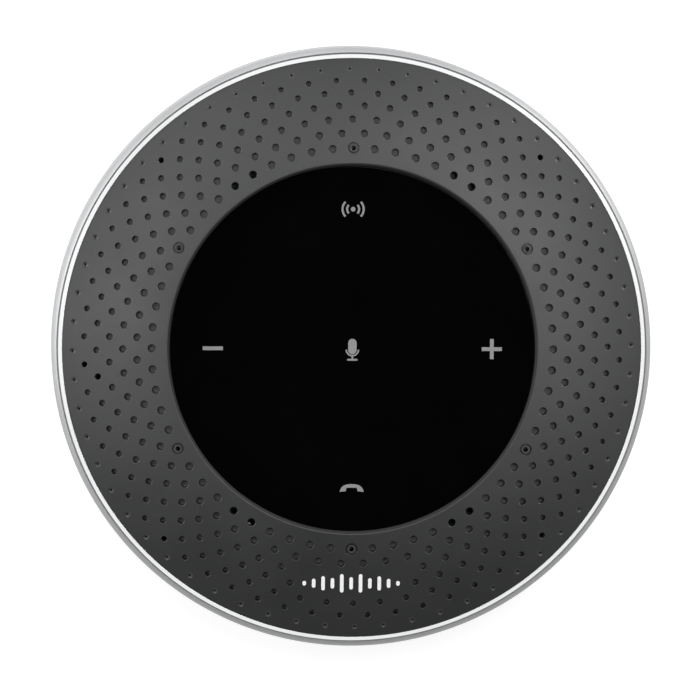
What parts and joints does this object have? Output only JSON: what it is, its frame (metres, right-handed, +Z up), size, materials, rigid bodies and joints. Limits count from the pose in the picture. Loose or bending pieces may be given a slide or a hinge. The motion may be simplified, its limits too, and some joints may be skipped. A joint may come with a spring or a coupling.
{
  "type": "conference speakerphone",
  "caption": "Round table-top conference speakerphone with a glass touch panel, perforated domed cover, microphone ports, metal band, black base with USB-C socket and power button, rubber foot.",
  "frame": {"origin": "centre of the foot ring's underside, on the surface the object stands on", "axes": "+Z up through the glass panel, +Y to the rear where the USB-C socket is, +X to the right of a user in front, where the volume-up symbol is"},
  "size_m": [0.125, 0.125, 0.0355],
  "materials": {
    "cover_plastic": "moulded, fine matte grain, dark grey",
    "port_plastic": "moulded, matte, dark grey",
    "mesh_fabric": "fine woven nylon, grey",
    "mark_ink": "pad-printed white ink",
    "band_aluminium": "bead-blasted and anodised, upper chamfer diamond cut and polished",
    "panel_glass": "chemically strengthened cover glass, black back print, polished",
    "legend_ink": "translucent light grey windows in the back print, level with the glass",
    "clear_plastic": "clear light-guide acrylic and optical film",
    "foam_adhesive": "foam tape and gasket foam",
    "seal_rubber": "soft moulded silicone",
    "board_laminate": "green glass-epoxy laminate",
    "component_black": "moulded epoxy and socket bodies",
    "led_white": "white lamp package",
    "frame_plastic": "moulded, plain matte black",
    "base_plastic": "moulded, fine spark-eroded texture, black",
    "button_plastic": "moulded, fine matte, black",
    "steel": "plain rolled or plated steel, satin",
    "screw_steel": "zinc-plated steel",
    "nickel_magnet": "nickel-plated sintered magnet",
    "coil_copper": "enamelled copper wire",
    "cone_paper": "pressed and coated black paper",
    "spider_cloth": "resin-stiffened cotton",
    "surround_rubber": "moulded butyl rubber",
    "shield_tin": "tinned steel sheet",
    "socket_steel": "drawn stainless steel",
    "cell_foil": "laminated pouch foil, satin",
    "lead_insulation": "soft lead insulation",
    "ribbon_film": "polyimide film",
    "label_film": "plain matte film, blank",
    "foot_rubber": "moulded silicone, matte black"
  },
  "bodies": {
    "housing": {"top_cover": "cover_plastic", "mic_port_inserts": "port_plastic", "acoustic_mesh": "mesh_fabric", "sound_wave_mark": "mark_ink", "trim_band": "band_aluminium", "touch_panel": "panel_glass", "legend_mute": "legend_ink", "legend_volume_up": "legend_ink", "legend_volume_down": "legend_ink", "legend_call": "legend_ink", "legend_pairing": "legend_ink", "panel_adhesive": "foam_adhesive", "touch_sensor_film": "clear_plastic", "light_guide": "clear_plastic", "legend_leds": "led_white", "touch_board": "board_laminate", "panel_tray": "frame_plastic", "tray_screws": "screw_steel", "mic_board": "board_laminate", "mic_capsules": "socket_steel", "mic_boots": "seal_rubber", "mic_board_screws": "screw_steel", "mid_frame": "frame_plastic", "frame_seal": "seal_rubber", "speaker_gasket": "foam_adhesive", "speaker_basket": "steel", "speaker_yoke": "steel", "speaker_magnet": "nickel_magnet", "speaker_pole_plate": "steel", "speaker_surround": "surround_rubber", "speaker_spider": "spider_cloth", "speaker_terminals": "component_black", "speaker_screws": "screw_steel", "base_housing": "base_plastic", "blank_label": "label_film", "foot_ring": "foot_rubber", "case_screws": "screw_steel", "main_board": "board_laminate", "board_chips": "component_black", "board_sockets": "component_black", "rf_shield": "shield_tin", "board_screws": "screw_steel", "usb_c_shell": "socket_steel", "usb_c_tongue": "component_black", "power_switch": "component_black", "antenna_strip": "ribbon_film", "battery_cell": "cell_foil", "battery_pad": "foam_adhesive", "battery_board": "board_laminate", "battery_lead": "lead_insulation", "speaker_lead": "lead_insulation", "touch_ribbon": "ribbon_film", "mic_ribbon": "ribbon_film"},
    "power_button": {"power_button": "button_plastic", "switch_plunger": "component_black"},
    "speaker_cone": {"speaker_cone": "cone_paper", "dust_cap": "cone_paper", "coil_former": "ribbon_film", "voice_coil": "coil_copper"}
  },
  "joints": [
    {"name": "power_button_press", "type": "slide", "parent": "housing", "child": "power_button", "axis": [-0.4067, -0.9135, 0], "range_m": [0, 0.00035], "stiffness_N_per_m": 600, "springref_m": -0.001},
    {"name": "cone_travel", "type": "slide", "parent": "housing", "child": "speaker_cone", "axis": [0, 0, 1], "range_m": [-0.0015, 0.0015], "stiffness_N_per_m": 900, "deforming": ["speaker_surround", "speaker_spider"]}
  ]
}
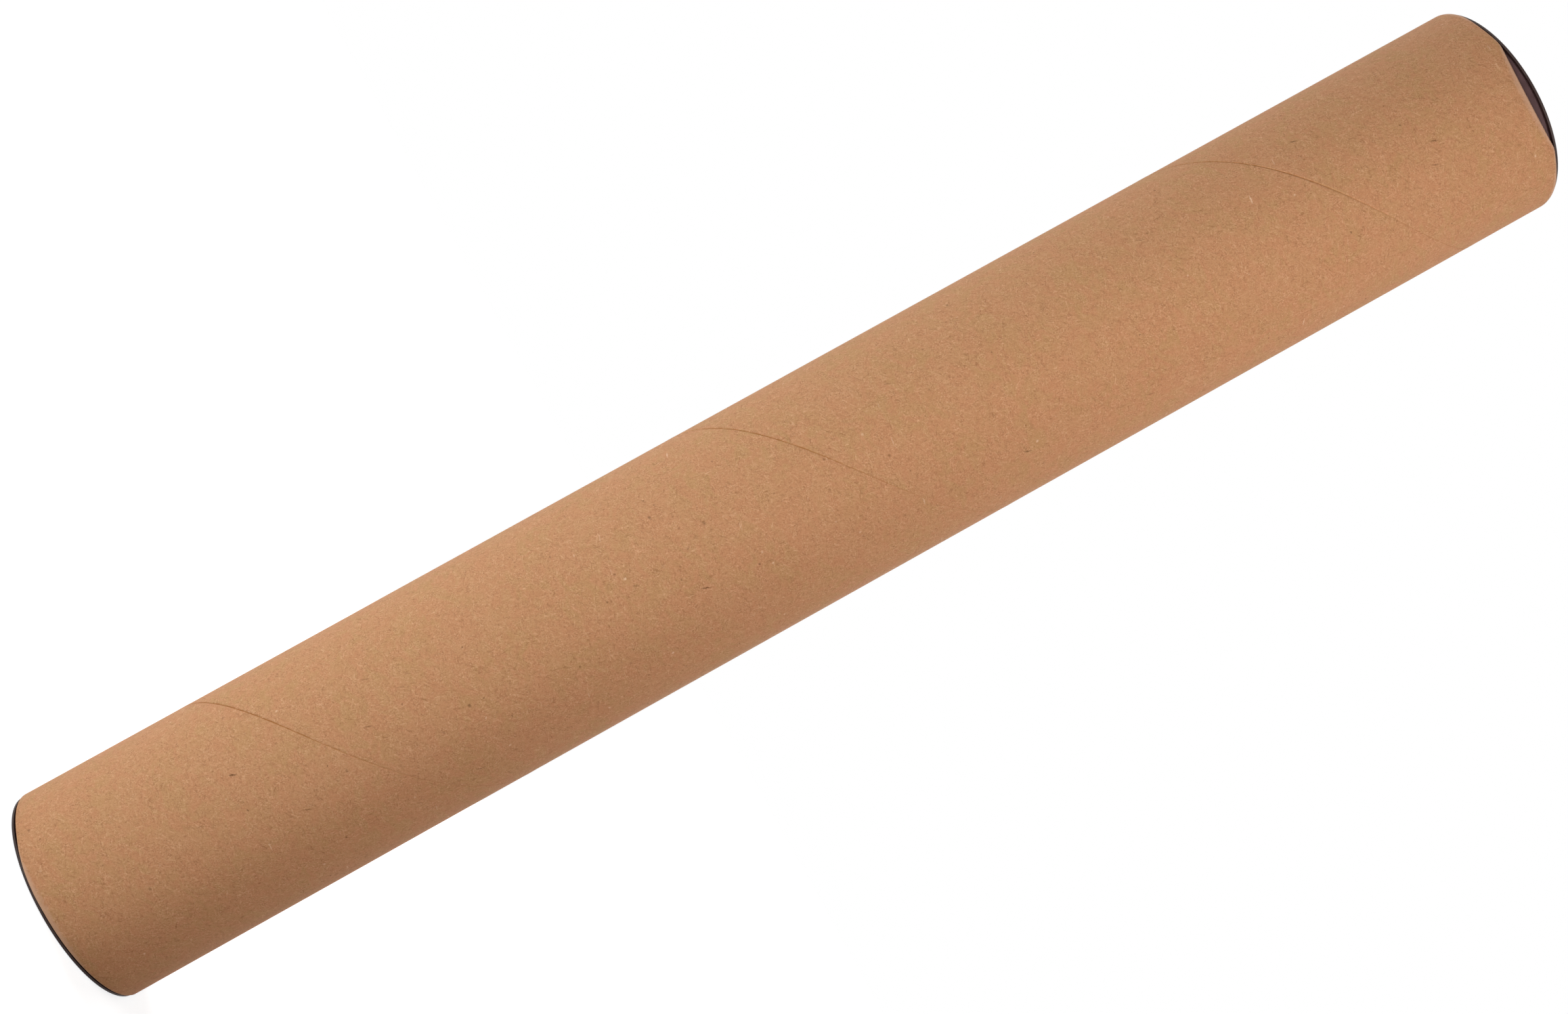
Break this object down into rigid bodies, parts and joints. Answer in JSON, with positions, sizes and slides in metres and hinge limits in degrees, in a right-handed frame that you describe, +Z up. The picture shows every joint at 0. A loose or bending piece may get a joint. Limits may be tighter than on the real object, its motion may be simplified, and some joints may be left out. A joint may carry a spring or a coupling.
{
  "type": "cardboard mailing tube",
  "caption": "Spiral-wound kraft board mailing tube with a plain seam, a shallow nick in its upper edge and a push-in black plastic plug cap at each end.",
  "frame": {"origin": "centre of the lower cap's outer face, on the surface that the tube stands on", "axes": "+Z up along the tube's axis to the end with the nick; -Y towards the side with the nick, which the picture's camera faces"},
  "size_m": [0.1052, 0.1052, 0.765],
  "materials": {
    "kraft_board": "matte brown kraft paper with fine fibres",
    "black_plastic": "satin moulded polyethylene"
  },
  "bodies": {
    "tube": {"tube": "kraft_board"},
    "lower_end_cap": {"lower_end_cap": "black_plastic"},
    "upper_end_cap": {"upper_end_cap": "black_plastic"}
  },
  "joints": [
    {"name": "lower_cap_pull", "type": "slide", "parent": "tube", "child": "lower_end_cap", "axis": [0, 0, -1], "range_m": [0, 0.04]},
    {"name": "upper_cap_pull", "type": "slide", "parent": "tube", "child": "upper_end_cap", "axis": [0, 0, 1], "range_m": [0, 0.04]}
  ]
}
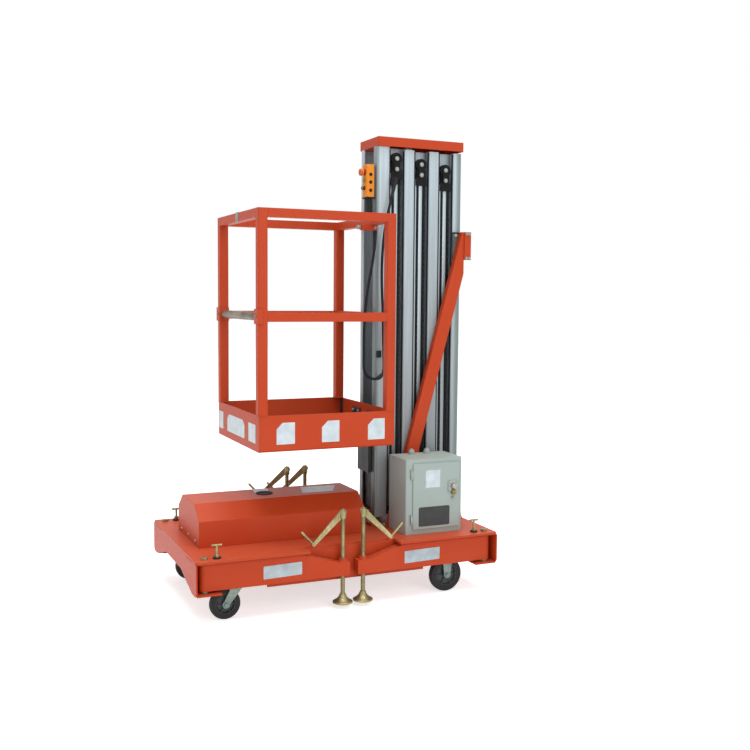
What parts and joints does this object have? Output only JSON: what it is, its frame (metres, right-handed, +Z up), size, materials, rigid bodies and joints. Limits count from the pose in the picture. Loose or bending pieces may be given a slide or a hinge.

◆ ◆ ◆

● **EXERCISE REQUIREMENTS**
Write the data out again in full and exactly.

● **RESULT OF THE EXERCISE**
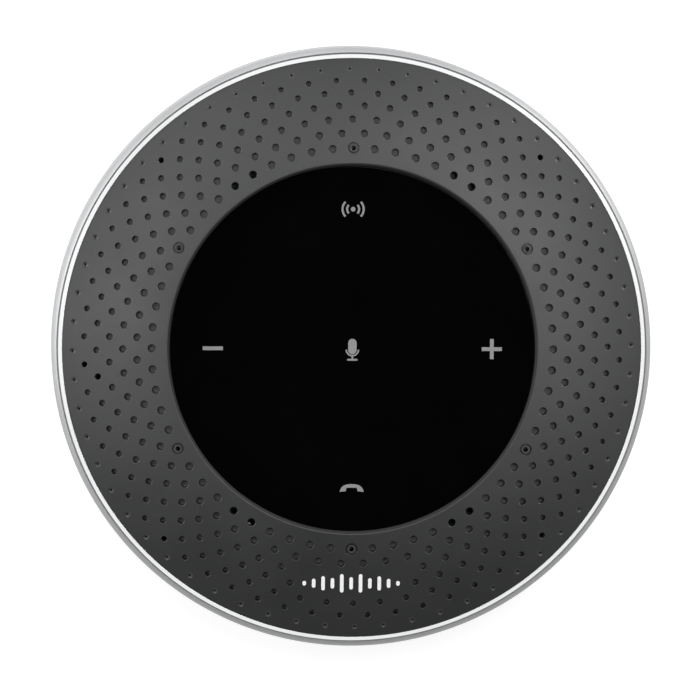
What parts and joints does this object have? Output only JSON: what it is, its frame (metres, right-handed, +Z up), size, materials, rigid bodies and joints. Limits count from the pose in the picture. Loose or bending pieces may be given a slide or a hinge. The motion may be simplified, its limits too, and some joints may be skipped. A joint may come with a spring or a coupling.
{
  "type": "conference speakerphone",
  "caption": "Round table-top conference speakerphone with a glass touch panel, perforated domed cover, microphone ports, metal band, black base with USB-C socket and power button, rubber foot.",
  "frame": {"origin": "centre of the foot ring's underside, on the surface the object stands on", "axes": "+Z up through the glass panel, +Y to the rear where the USB-C socket is, +X to the right of a user in front, where the volume-up symbol is"},
  "size_m": [0.125, 0.125, 0.0355],
  "materials": {
    "cover_plastic": "moulded, fine matte grain, dark grey",
    "port_plastic": "moulded, matte, dark grey",
    "mesh_fabric": "fine woven nylon, grey",
    "mark_ink": "pad-printed white ink",
    "band_aluminium": "bead-blasted and anodised, upper chamfer diamond cut and polished",
    "panel_glass": "chemically strengthened cover glass, black back print, polished",
    "legend_ink": "translucent light grey windows in the back print, level with the glass",
    "clear_plastic": "clear light-guide acrylic and optical film",
    "foam_adhesive": "foam tape and gasket foam",
    "seal_rubber": "soft moulded silicone",
    "board_laminate": "green glass-epoxy laminate",
    "component_black": "moulded epoxy and socket bodies",
    "led_white": "white lamp package",
    "frame_plastic": "moulded, plain matte black",
    "base_plastic": "moulded, fine spark-eroded texture, black",
    "button_plastic": "moulded, fine matte, black",
    "steel": "plain rolled or plated steel, satin",
    "screw_steel": "zinc-plated steel",
    "nickel_magnet": "nickel-plated sintered magnet",
    "coil_copper": "enamelled copper wire",
    "cone_paper": "pressed and coated black paper",
    "spider_cloth": "resin-stiffened cotton",
    "surround_rubber": "moulded butyl rubber",
    "shield_tin": "tinned steel sheet",
    "socket_steel": "drawn stainless steel",
    "cell_foil": "laminated pouch foil, satin",
    "lead_insulation": "soft lead insulation",
    "ribbon_film": "polyimide film",
    "label_film": "plain matte film, blank",
    "foot_rubber": "moulded silicone, matte black"
  },
  "bodies": {
    "housing": {"top_cover": "cover_plastic", "mic_port_inserts": "port_plastic", "acoustic_mesh": "mesh_fabric", "sound_wave_mark": "mark_ink", "trim_band": "band_aluminium", "touch_panel": "panel_glass", "legend_mute": "legend_ink", "legend_volume_up": "legend_ink", "legend_volume_down": "legend_ink", "legend_call": "legend_ink", "legend_pairing": "legend_ink", "panel_adhesive": "foam_adhesive", "touch_sensor_film": "clear_plastic", "light_guide": "clear_plastic", "legend_leds": "led_white", "touch_board": "board_laminate", "panel_tray": "frame_plastic", "tray_screws": "screw_steel", "mic_board": "board_laminate", "mic_capsules": "socket_steel", "mic_boots": "seal_rubber", "mic_board_screws": "screw_steel", "mid_frame": "frame_plastic", "frame_seal": "seal_rubber", "speaker_gasket": "foam_adhesive", "speaker_basket": "steel", "speaker_yoke": "steel", "speaker_magnet": "nickel_magnet", "speaker_pole_plate": "steel", "speaker_surround": "surround_rubber", "speaker_spider": "spider_cloth", "speaker_terminals": "component_black", "speaker_screws": "screw_steel", "base_housing": "base_plastic", "blank_label": "label_film", "foot_ring": "foot_rubber", "case_screws": "screw_steel", "main_board": "board_laminate", "board_chips": "component_black", "board_sockets": "component_black", "rf_shield": "shield_tin", "board_screws": "screw_steel", "usb_c_shell": "socket_steel", "usb_c_tongue": "component_black", "power_switch": "component_black", "antenna_strip": "ribbon_film", "battery_cell": "cell_foil", "battery_pad": "foam_adhesive", "battery_board": "board_laminate", "battery_lead": "lead_insulation", "speaker_lead": "lead_insulation", "touch_ribbon": "ribbon_film", "mic_ribbon": "ribbon_film"},
    "power_button": {"power_button": "button_plastic", "switch_plunger": "component_black"},
    "speaker_cone": {"speaker_cone": "cone_paper", "dust_cap": "cone_paper", "coil_former": "ribbon_film", "voice_coil": "coil_copper"}
  },
  "joints": [
    {"name": "power_button_press", "type": "slide", "parent": "housing", "child": "power_button", "axis": [-0.4067, -0.9135, 0], "range_m": [0, 0.00035], "stiffness_N_per_m": 600, "springref_m": -0.001},
    {"name": "cone_travel", "type": "slide", "parent": "housing", "child": "speaker_cone", "axis": [0, 0, 1], "range_m": [-0.0015, 0.0015], "stiffness_N_per_m": 900, "deforming": ["speaker_surround", "speaker_spider"]}
  ]
}
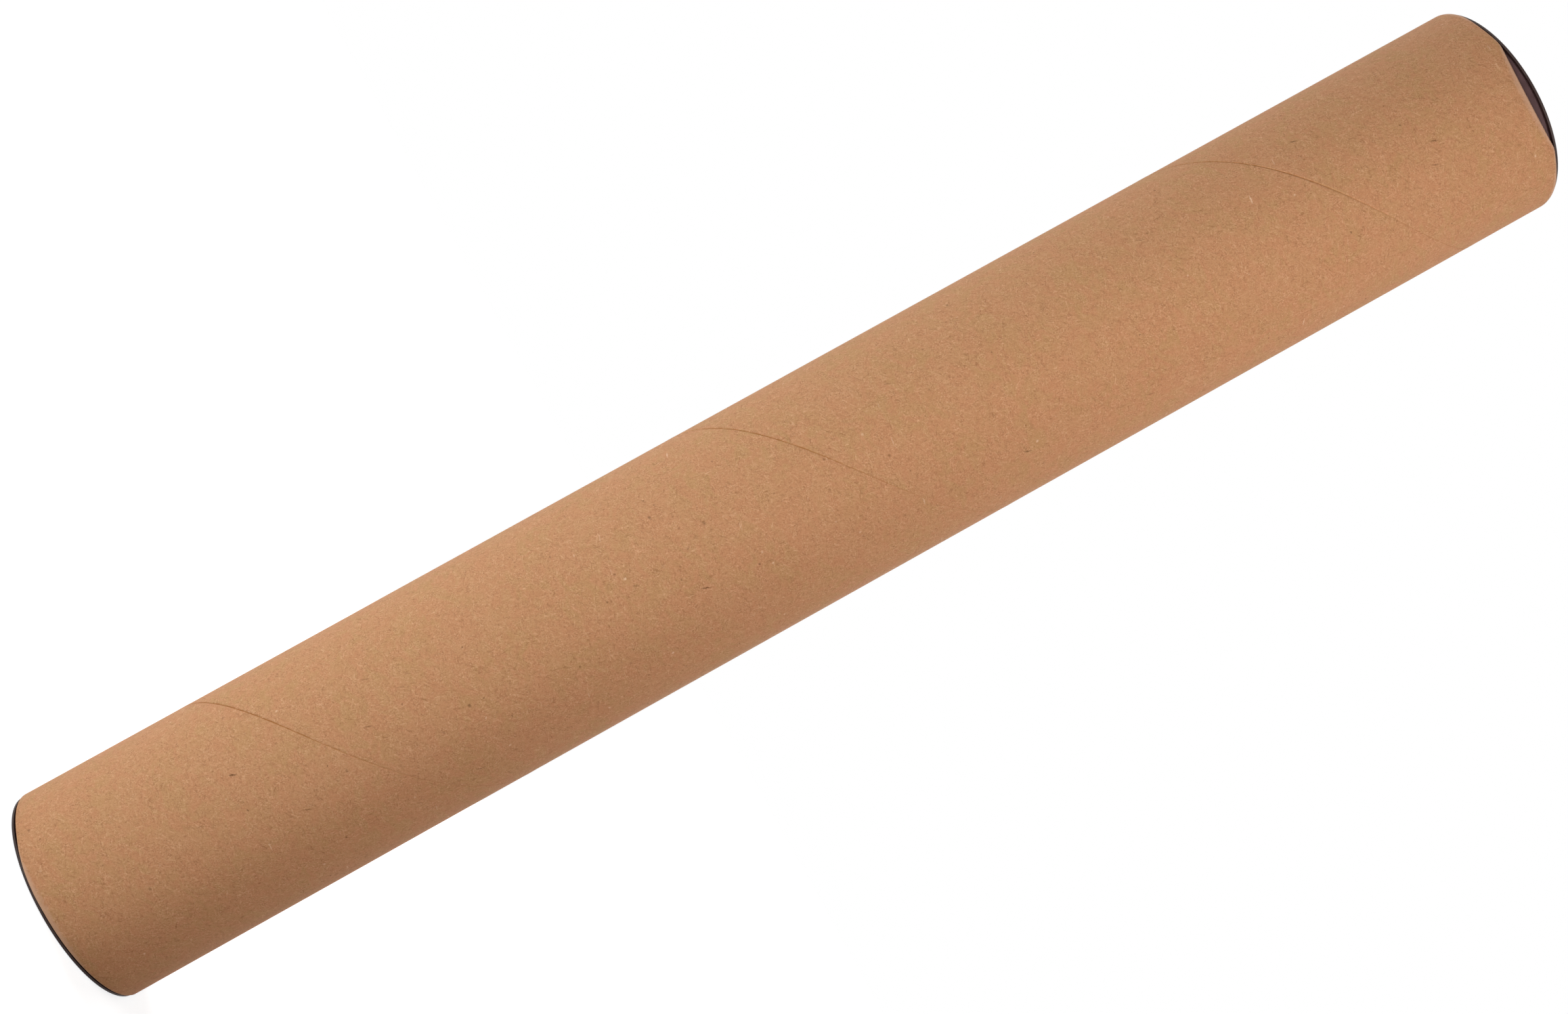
Break this object down into rigid bodies, parts and joints. Answer in JSON, with positions, sizes and slides in metres and hinge limits in degrees, in a right-handed frame that you describe, +Z up. The picture shows every joint at 0. A loose or bending piece may get a joint. Limits may be tighter than on the real object, its motion may be simplified, and some joints may be left out. A joint may carry a spring or a coupling.
{
  "type": "cardboard mailing tube",
  "caption": "Spiral-wound kraft board mailing tube with a plain seam, a shallow nick in its upper edge and a push-in black plastic plug cap at each end.",
  "frame": {"origin": "centre of the lower cap's outer face, on the surface that the tube stands on", "axes": "+Z up along the tube's axis to the end with the nick; -Y towards the side with the nick, which the picture's camera faces"},
  "size_m": [0.1052, 0.1052, 0.765],
  "materials": {
    "kraft_board": "matte brown kraft paper with fine fibres",
    "black_plastic": "satin moulded polyethylene"
  },
  "bodies": {
    "tube": {"tube": "kraft_board"},
    "lower_end_cap": {"lower_end_cap": "black_plastic"},
    "upper_end_cap": {"upper_end_cap": "black_plastic"}
  },
  "joints": [
    {"name": "lower_cap_pull", "type": "slide", "parent": "tube", "child": "lower_end_cap", "axis": [0, 0, -1], "range_m": [0, 0.04]},
    {"name": "upper_cap_pull", "type": "slide", "parent": "tube", "child": "upper_end_cap", "axis": [0, 0, 1], "range_m": [0, 0.04]}
  ]
}
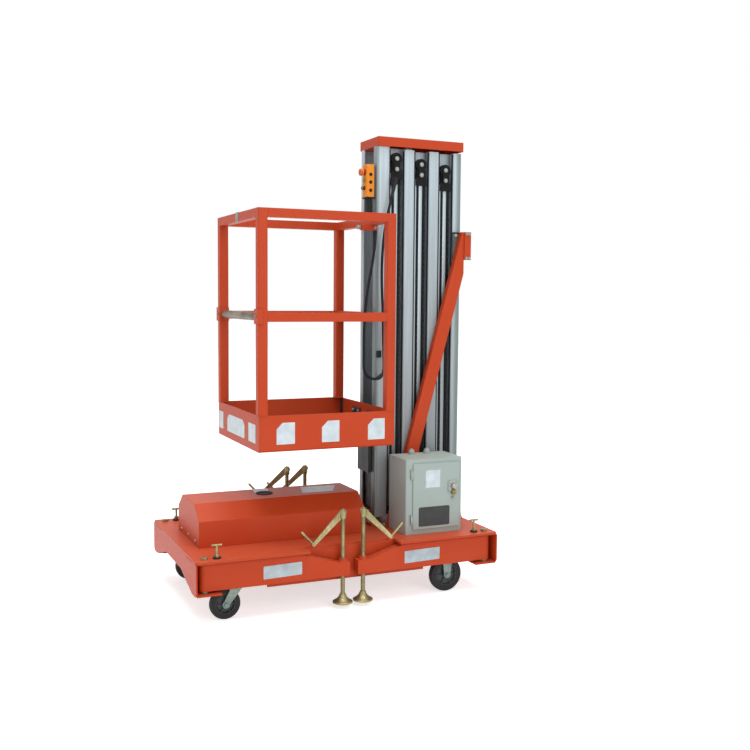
What parts and joints does this object have? Output only JSON: what it is, its frame (metres, right-handed, +Z up), size, materials, rigid bodies and joints. Limits count from the pose in the picture. Loose or bending pieces may be given a slide or a hinge.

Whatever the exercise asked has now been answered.